For the reasons given above, it is doubtful whether all the questions, as put by the Tribunal de Grande Instance de Meaux, arise. It is however possible to provide answers to the questions, where necessary reformulated, as follows:

  1. It is for the national court to determine, in the light of the judgment of the Court in Case C-113/94 Jacquier ν Directeur General des Impôts [1995] ECR I-4203, whether the progression coefficient existing between the tax band covering an imported vehicle of more than 18 CV and the tax band covering a similar vehicle of 15-16 CV is discriminatory and thereby infringes Article 95 of the Treaty.

  2. Article 95 of the Treaty does not preclude the application by a Member State of two sets of rules for establishing the fiscal horsepower of vehicles provided that the choice between the two sets of rules is based on objective criteria which do not discriminate against similar imported products and are not such as to afford protection to domestic production. Where however there is a lack of transparency in the system used by a Member State to establish the fiscal horsepower of vehicles, the onus lies on the Member State to satisfy the national court that the system does not engender any possibility of discriminatory effects.
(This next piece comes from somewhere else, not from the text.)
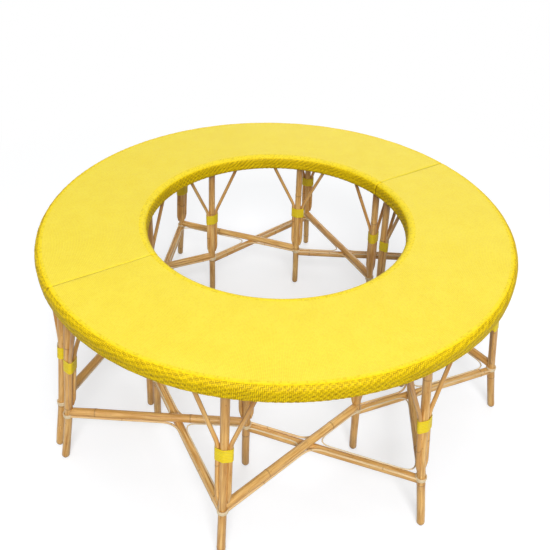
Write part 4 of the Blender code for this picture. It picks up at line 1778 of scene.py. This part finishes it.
@dataclass
class Studio:
    """The pale floor, the soft lights and the camera.

    Attributes:
        camera_place: Where the camera stands.
        camera_turn: The camera's heading, clockwise from +Y, in radians.
        camera_tilt: How far it looks down, in radians.
        camera_roll: How far it leans, in radians.
        lens: Focal length in millimetres.
        sensor: Width of the picture that it throws, in millimetres.
        sky: Strength of the even light from all round.
        lamps: Name, place, width and power in watts of each soft lamp.
        lit_height: Height of the place that the lamps face.
        floor_side: Half the width of the floor.
        shade_reach: The distances between which the floor turns from grey to plain white.
    """

    camera_place: tuple[float, float, float] = (-0.70478, -1.04487, 1.2497)
    camera_turn: float = math.radians(34.0) - 0.0012
    camera_tilt: float = 0.6472
    camera_roll: float = 0.0324
    lens: float = 39.838
    sensor: float = 36.0
    sky: float = 0.33
    lamps: tuple[tuple[str, tuple[float, float, float], float, float], ...] = (
        ("key", (-1.5, -2.8, 2.9), 1.8, 124.0), ("overhead", (0.2, 0.3, 4.2), 3.0, 44.0),
        ("fill", (2.6, 2.6, 2.2), 3.0, 34.0))
    lit_height: float = 0.25
    floor_side: float = 9.0
    shade_reach: tuple[float, float] = (0.75, 1.9)

    WHITE, BLACK = (1.0, 1.0, 1.0), (0.0, 0.0, 0.0)
    # The floor near the bench: its own colour and its glow as the camera sees them, and the colour that
    # it throws back onto the bench.
    FLOOR_NEAR = (0.56, 0.57, 0.59)
    FLOOR_GLOW = (0.51, 0.51, 0.51)
    FLOOR_BOUNCE = (0.20, 0.20, 0.20)
    FLOOR_ROUGHNESS = 0.9

    def camera(self) -> None:
        """Make the camera at the photograph's viewing angle."""
        turn, tilt, roll = self.camera_turn, self.camera_tilt, self.camera_roll
        forward = Vector((math.sin(turn) * math.cos(tilt), math.cos(turn) * math.cos(tilt), -math.sin(tilt)))
        level = Vector((math.cos(turn), -math.sin(turn), 0.0))
        above = level.cross(forward)
        right = math.cos(roll) * level + math.sin(roll) * above
        upward = -math.sin(roll) * level + math.cos(roll) * above
        data = bpy.data.cameras.new("camera")
        data.lens, data.sensor_width = self.lens, self.sensor
        made = bpy.data.objects.new("camera", data)
        axes = Matrix((right, upward, -forward)).transposed().to_4x4()
        made.matrix_world = Matrix.Translation(self.camera_place) @ axes
        bpy.context.scene.collection.objects.link(made)
        bpy.context.scene.camera = made

    def lamp(self, name: str, place: tuple[float, float, float], size: float, power: float) -> None:
        """Make a soft lamp that faces the bench.

        Args:
            name: The lamp's name.
            place: Where it hangs.
            size: Width of its square.
            power: Its power in watts.
        """
        data = bpy.data.lights.new(name, "AREA")
        data.size, data.energy = size, power
        made = bpy.data.objects.new(name, data)
        made.location = place
        view = Vector((0.0, 0.0, self.lit_height)) - Vector(place)
        made.rotation_euler = view.to_track_quat("-Z", "Y").to_euler()
        bpy.context.scene.collection.objects.link(made)

    @staticmethod
    def seen_directly(nodes: Nodes) -> bpy.types.NodeSocket:
        """1 for rays that show a surface to the camera, straight or in a reflection."""
        path = nodes.add("ShaderNodeLightPath", {})
        either = nodes.sum("MAXIMUM", path.outputs["Is Camera Ray"], path.outputs["Is Glossy Ray"])
        return nodes.sum("MAXIMUM", either, path.outputs["Is Transmission Ray"])

    def surroundings(self) -> None:
        """Make the world: even light, and plain white behind everything."""
        world = bpy.data.worlds.new("studio")
        world.use_nodes = True
        nodes = Nodes(world.node_tree)
        ground = world.node_tree.nodes["Background"]
        strength = nodes.mix(self.seen_directly(nodes), (self.sky,) * 3, self.WHITE)
        nodes.tree.links.new(strength, ground.inputs["Color"])
        ground.inputs["Strength"].default_value = 1.0
        bpy.context.scene.world = world

    def floor(self) -> None:
        """Make the pale floor, which keeps the bench's shadow."""
        side = self.floor_side
        corners = [(-side, -side, 0), (side, -side, 0), (side, side, 0), (-side, side, 0)]
        mesh = bpy.data.meshes.new("floor")
        mesh.from_pydata(corners, [], [(0, 1, 2, 3)])
        material, nodes, shader = plain_material("floor_white")
        shader.inputs["Roughness"].default_value = self.FLOOR_ROUGHNESS
        shader.inputs["Specular IOR Level"].default_value = 0.0
        shader.inputs["Emission Strength"].default_value = 1.0
        seen = self.seen_directly(nodes)
        place = nodes.add("ShaderNodeTexCoord", {}).outputs["Object"]
        reach = nodes.add("ShaderNodeVectorMath", {0: place}, operation="LENGTH").outputs["Value"]
        far = nodes.span(reach, *self.shade_reach)
        base = nodes.mix(far, self.FLOOR_NEAR, self.BLACK)
        glow = nodes.mix(far, self.FLOOR_GLOW, self.WHITE)
        nodes.tree.links.new(nodes.mix(seen, self.FLOOR_BOUNCE, base), shader.inputs["Base Color"])
        nodes.tree.links.new(nodes.mix(seen, self.BLACK, glow), shader.inputs["Emission Color"])
        mesh.materials.append(material)
        made = bpy.data.objects.new("floor", mesh)
        bpy.context.scene.collection.objects.link(made)

    def build(self) -> None:
        """Make the whole studio."""
        self.camera()
        self.surroundings()
        self.floor()
        for lamp in self.lamps:
            self.lamp(*lamp)
        bpy.context.scene.view_settings.view_transform = "Standard"
        log.info("studio: camera, floor, three lamps")


def main() -> None:
    """Build the bench and its studio, piece by piece."""
    logging.basicConfig(level=logging.INFO, format="%(message)s")
    Studio().build()
    finishes = Finishes()
    for half in Half:
        HalfBench(half).build(finishes)


if __name__ == "__main__":
    main()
  3. Fiscal charges held to be contrary to Article 95 of the Treaty cannot lawfully be demanded by the authorities and, once paid, may be recovered. Claims for recovery are governed by the applicable national rules, provided that those rules are no less favourable than the conditions applicable to similar domestic claims and do not make it impossible in practice or excessively difficult to exercise rights which the national courts have a duty to protect.